The measurement of the partial pressure of CO2 is carried by equilibration using an equilibrator designed for coastal environments: it can work without clogging in very turbid waters and has a fast equilibration time. The half-life time constant of equilibration is 30 seconds and 99% of equilibrium achieved in less than 2 min (Frankignoulle et al. 2001, Water Research, 35:1344-1347). The equilibrator is a Plexiglas cylinder (height: 80 cm, diameter: 10 cm) filled with marbles to increase exchange surface area. Pumped sample water runs (3 L min-1) from the top to the bottom of the equilibrator and air is pumped upwards (3 L min-1). The protocol was recently improved to allow measurements up to 10,000 ppm (Frankignoulle and Borges, 2001, Aquatic Geochemistry 7:267-273).

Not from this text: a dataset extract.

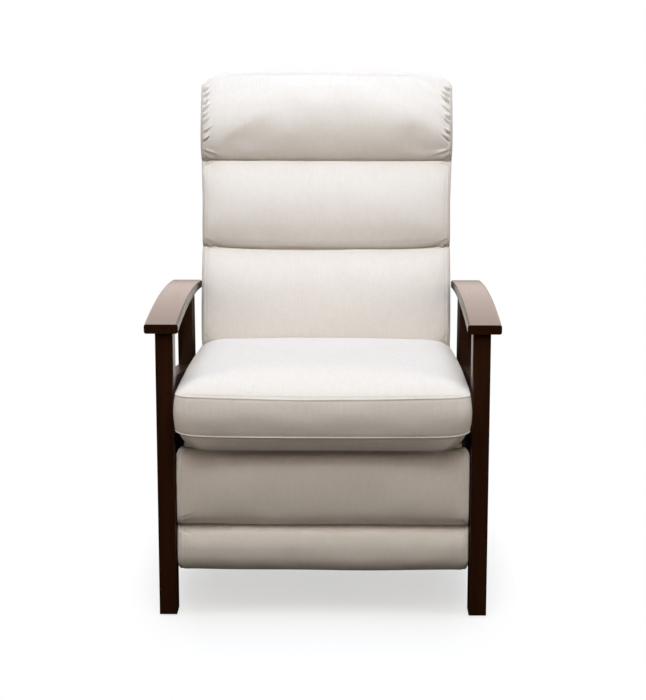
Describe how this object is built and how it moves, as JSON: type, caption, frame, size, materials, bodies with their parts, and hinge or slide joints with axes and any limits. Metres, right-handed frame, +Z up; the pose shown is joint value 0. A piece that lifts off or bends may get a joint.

The measurements of CO2 can be carried out:
Recent improvements focused in making a measuring device as compact and as portable as possible.
The air-water CO2 are measured using the floating chamber method.
chamber is a plastic right circular cone (top radius = 49 cm; bottom radius
= 57 cm; height = 28 cm) mounted on a float, and, connected to a closed
air circuit with an air pump (3 L min-1) and an Infra-Red Gas
Analyser, both powered with a 12 Volts battery. Measurements are made from
a drifting rubber boat, in order to avoid the interference of water turbulence
within the chamber created by the passing water current, observed in earlier
measurements carried out from a fixed point. The floating chamber technique
provides gas transfer velocity estimates at short time scales (minute),
compared to the tracer mass balance approaches (hour to day). This is critical
in estuarine environments where short term processes such as tidal currents
can significantly contribute to the gas transfer velocity.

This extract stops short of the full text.